The Maccabees decided to go ahead and light the flame anyway. Miraculously, the oil burned for eight days, just until new oil could be prepared.

Today, Jews celebrate the holiday, sometimes called the Festival of Lights, by lighting a menorah, or chanukkiah, for eight consecutive nights. Most Jews use candles, though some Jews use oil.

Nathan’s own immersion in Judaism has grown by leaps and bounds since his foray into the world of mashgiachs and kashrut. (A mashgiach is a person who oversees kashrut laws in kosher restaurants.)

Nathan can no longer describe himself as a Reform Jew. He keeps a kosher home now. "I don tefilin every day," he says. (Tefilin are spe­ cial leather boxes worn by religious Jews during prayer every morning.) "I'm becoming more and more reli­gious."
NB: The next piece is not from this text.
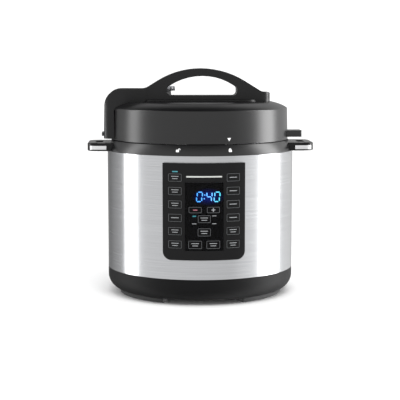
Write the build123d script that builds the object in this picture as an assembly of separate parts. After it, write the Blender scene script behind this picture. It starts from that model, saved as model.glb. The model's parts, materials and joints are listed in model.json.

Nathan toiled in kitchens for years in obscurity. It was only when he made the decision to place his fate with the kosher world that his career skyrocketed.

"There is a reason for this," he says. "I think it means that my role is to bring kosher food out, to make people aware of kosher food."

Nathan grew up in Howard Beach, Queens, the only Jew in his ethnic Italian neighborhood. He became enamored of the culinary arts when he took a job as a teen as a lowly dishwasher at Villa Russo, an Italian restaurant near his Queens home (it's still there). "I was envious. I loved their passion, their excitement over food. It looked fun. It looked great," he re­members.

Over the next two decades, his culinary career would take him from a job as a Navy cook to the owner of several New York restaurants. It was when he opened Abigael's that he started getting notices.

The PBS series - which is broadcast nationwide and in Israel - soon followed and it draws a viewing audience like the best on Food Network. Ultimately, Nathan sees as his mission the reinvention of the word "kosher."

"I get an absolute thrill when an Orthodox person comes into Abigael's and says, 'This can't be kosher,'" he says. "That's what I live for."